Entries taken from a collection:

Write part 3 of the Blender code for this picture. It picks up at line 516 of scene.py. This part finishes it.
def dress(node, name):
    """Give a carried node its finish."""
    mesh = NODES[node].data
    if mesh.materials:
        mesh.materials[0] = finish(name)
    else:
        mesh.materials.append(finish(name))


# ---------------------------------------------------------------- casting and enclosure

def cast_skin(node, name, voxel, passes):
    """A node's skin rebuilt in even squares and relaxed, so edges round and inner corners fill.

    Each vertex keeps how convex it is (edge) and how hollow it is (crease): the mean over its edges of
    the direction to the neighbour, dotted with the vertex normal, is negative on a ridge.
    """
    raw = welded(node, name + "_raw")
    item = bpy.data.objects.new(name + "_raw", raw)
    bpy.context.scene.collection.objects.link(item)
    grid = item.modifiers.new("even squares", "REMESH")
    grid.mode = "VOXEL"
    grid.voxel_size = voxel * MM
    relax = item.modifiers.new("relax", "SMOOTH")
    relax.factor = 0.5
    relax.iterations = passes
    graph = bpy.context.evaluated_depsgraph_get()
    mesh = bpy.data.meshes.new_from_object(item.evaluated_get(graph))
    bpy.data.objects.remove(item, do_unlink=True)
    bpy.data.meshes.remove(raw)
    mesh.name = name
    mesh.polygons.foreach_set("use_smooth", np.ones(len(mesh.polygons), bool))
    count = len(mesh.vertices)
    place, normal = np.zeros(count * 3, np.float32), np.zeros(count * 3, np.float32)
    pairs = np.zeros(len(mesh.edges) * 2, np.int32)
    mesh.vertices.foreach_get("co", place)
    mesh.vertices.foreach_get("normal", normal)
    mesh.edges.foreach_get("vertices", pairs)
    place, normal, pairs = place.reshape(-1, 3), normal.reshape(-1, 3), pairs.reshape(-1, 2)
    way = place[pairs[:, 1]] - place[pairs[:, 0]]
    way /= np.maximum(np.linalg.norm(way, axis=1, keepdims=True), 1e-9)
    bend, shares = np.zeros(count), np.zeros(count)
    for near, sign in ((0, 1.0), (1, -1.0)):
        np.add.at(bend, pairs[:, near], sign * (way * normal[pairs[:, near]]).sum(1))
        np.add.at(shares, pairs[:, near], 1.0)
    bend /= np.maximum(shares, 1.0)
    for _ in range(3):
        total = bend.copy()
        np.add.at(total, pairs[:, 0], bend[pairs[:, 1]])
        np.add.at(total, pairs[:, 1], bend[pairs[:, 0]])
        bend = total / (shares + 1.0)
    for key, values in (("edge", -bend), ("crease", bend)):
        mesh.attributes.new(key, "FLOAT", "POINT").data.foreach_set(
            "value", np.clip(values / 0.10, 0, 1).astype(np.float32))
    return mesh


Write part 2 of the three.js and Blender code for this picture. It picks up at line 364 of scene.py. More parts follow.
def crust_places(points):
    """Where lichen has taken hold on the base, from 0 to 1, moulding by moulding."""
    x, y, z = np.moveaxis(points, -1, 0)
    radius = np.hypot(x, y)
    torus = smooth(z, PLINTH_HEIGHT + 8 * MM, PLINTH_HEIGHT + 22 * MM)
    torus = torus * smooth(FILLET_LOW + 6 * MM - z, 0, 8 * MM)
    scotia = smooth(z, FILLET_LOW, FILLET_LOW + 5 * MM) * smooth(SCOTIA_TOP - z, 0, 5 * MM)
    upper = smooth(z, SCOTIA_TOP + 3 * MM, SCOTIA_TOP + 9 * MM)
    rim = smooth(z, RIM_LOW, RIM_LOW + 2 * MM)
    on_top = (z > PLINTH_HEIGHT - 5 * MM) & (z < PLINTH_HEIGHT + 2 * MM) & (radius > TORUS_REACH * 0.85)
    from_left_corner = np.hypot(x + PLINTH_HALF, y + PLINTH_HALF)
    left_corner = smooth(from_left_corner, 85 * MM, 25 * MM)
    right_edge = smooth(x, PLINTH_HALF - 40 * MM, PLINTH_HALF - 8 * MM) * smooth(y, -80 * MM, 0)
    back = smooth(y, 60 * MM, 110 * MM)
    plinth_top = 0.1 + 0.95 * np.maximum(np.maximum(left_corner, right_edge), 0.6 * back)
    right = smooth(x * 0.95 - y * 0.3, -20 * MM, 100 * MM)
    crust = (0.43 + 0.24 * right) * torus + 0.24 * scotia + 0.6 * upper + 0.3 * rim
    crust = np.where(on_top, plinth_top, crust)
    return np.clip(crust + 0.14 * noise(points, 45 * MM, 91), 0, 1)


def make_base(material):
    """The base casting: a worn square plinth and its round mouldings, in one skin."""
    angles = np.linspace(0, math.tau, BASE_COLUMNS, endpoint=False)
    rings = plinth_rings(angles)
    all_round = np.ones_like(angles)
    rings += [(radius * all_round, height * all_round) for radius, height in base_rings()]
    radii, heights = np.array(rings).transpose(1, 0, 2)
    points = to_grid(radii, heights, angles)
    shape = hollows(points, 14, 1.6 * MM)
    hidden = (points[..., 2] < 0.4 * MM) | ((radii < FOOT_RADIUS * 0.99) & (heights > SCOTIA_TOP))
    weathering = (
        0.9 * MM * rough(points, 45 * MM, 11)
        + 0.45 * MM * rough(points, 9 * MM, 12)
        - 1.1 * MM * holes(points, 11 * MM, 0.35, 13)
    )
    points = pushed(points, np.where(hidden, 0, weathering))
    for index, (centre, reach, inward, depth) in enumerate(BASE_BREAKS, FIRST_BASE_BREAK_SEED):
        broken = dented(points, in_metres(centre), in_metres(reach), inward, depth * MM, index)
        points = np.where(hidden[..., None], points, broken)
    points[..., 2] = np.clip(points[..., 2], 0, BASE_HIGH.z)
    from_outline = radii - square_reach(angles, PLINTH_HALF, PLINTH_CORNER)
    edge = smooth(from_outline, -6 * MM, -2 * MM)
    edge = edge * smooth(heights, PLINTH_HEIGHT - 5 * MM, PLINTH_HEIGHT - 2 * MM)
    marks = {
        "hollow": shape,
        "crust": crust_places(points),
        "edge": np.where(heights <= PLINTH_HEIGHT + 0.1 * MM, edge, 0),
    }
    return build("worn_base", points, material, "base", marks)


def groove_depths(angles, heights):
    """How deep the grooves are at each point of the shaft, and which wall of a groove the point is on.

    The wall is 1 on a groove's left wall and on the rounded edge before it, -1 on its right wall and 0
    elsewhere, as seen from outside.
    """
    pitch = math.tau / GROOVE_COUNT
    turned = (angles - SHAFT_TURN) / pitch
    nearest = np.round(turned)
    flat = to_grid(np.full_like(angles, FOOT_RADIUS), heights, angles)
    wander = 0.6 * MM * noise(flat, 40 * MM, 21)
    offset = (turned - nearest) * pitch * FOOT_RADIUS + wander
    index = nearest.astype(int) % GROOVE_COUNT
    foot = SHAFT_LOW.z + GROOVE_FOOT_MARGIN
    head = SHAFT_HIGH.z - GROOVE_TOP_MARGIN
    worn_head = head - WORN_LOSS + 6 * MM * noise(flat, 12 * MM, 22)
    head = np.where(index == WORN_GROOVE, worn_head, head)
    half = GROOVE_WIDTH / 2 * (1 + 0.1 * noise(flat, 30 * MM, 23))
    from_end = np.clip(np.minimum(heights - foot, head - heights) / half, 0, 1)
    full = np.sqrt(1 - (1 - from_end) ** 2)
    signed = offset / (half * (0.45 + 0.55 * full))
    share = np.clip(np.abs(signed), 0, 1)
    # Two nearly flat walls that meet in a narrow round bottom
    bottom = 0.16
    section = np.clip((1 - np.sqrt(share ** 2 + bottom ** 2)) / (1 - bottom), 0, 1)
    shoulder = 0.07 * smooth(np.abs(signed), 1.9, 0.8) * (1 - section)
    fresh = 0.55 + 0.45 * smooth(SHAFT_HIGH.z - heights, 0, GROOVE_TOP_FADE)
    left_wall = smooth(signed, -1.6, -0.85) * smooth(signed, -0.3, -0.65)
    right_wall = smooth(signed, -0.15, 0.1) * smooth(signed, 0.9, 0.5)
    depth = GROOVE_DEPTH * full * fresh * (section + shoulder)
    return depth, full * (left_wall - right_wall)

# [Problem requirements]
From the entries above, extract only the lines running from the one containing "Write part 2" through the one containing "return np.clip(crust +", inclusive.

# [Response to this exercise]
Write part 2 of the three.js and Blender code for this picture. It picks up at line 364 of scene.py. More parts follow.
def crust_places(points):
    """Where lichen has taken hold on the base, from 0 to 1, moulding by moulding."""
    x, y, z = np.moveaxis(points, -1, 0)
    radius = np.hypot(x, y)
    torus = smooth(z, PLINTH_HEIGHT + 8 * MM, PLINTH_HEIGHT + 22 * MM)
    torus = torus * smooth(FILLET_LOW + 6 * MM - z, 0, 8 * MM)
    scotia = smooth(z, FILLET_LOW, FILLET_LOW + 5 * MM) * smooth(SCOTIA_TOP - z, 0, 5 * MM)
    upper = smooth(z, SCOTIA_TOP + 3 * MM, SCOTIA_TOP + 9 * MM)
    rim = smooth(z, RIM_LOW, RIM_LOW + 2 * MM)
    on_top = (z > PLINTH_HEIGHT - 5 * MM) & (z < PLINTH_HEIGHT + 2 * MM) & (radius > TORUS_REACH * 0.85)
    from_left_corner = np.hypot(x + PLINTH_HALF, y + PLINTH_HALF)
    left_corner = smooth(from_left_corner, 85 * MM, 25 * MM)
    right_edge = smooth(x, PLINTH_HALF - 40 * MM, PLINTH_HALF - 8 * MM) * smooth(y, -80 * MM, 0)
    back = smooth(y, 60 * MM, 110 * MM)
    plinth_top = 0.1 + 0.95 * np.maximum(np.maximum(left_corner, right_edge), 0.6 * back)
    right = smooth(x * 0.95 - y * 0.3, -20 * MM, 100 * MM)
    crust = (0.43 + 0.24 * right) * torus + 0.24 * scotia + 0.6 * upper + 0.3 * rim
    crust = np.where(on_top, plinth_top, crust)
    return np.clip(crust + 0.14 * noise(points, 45 * MM, 91), 0, 1)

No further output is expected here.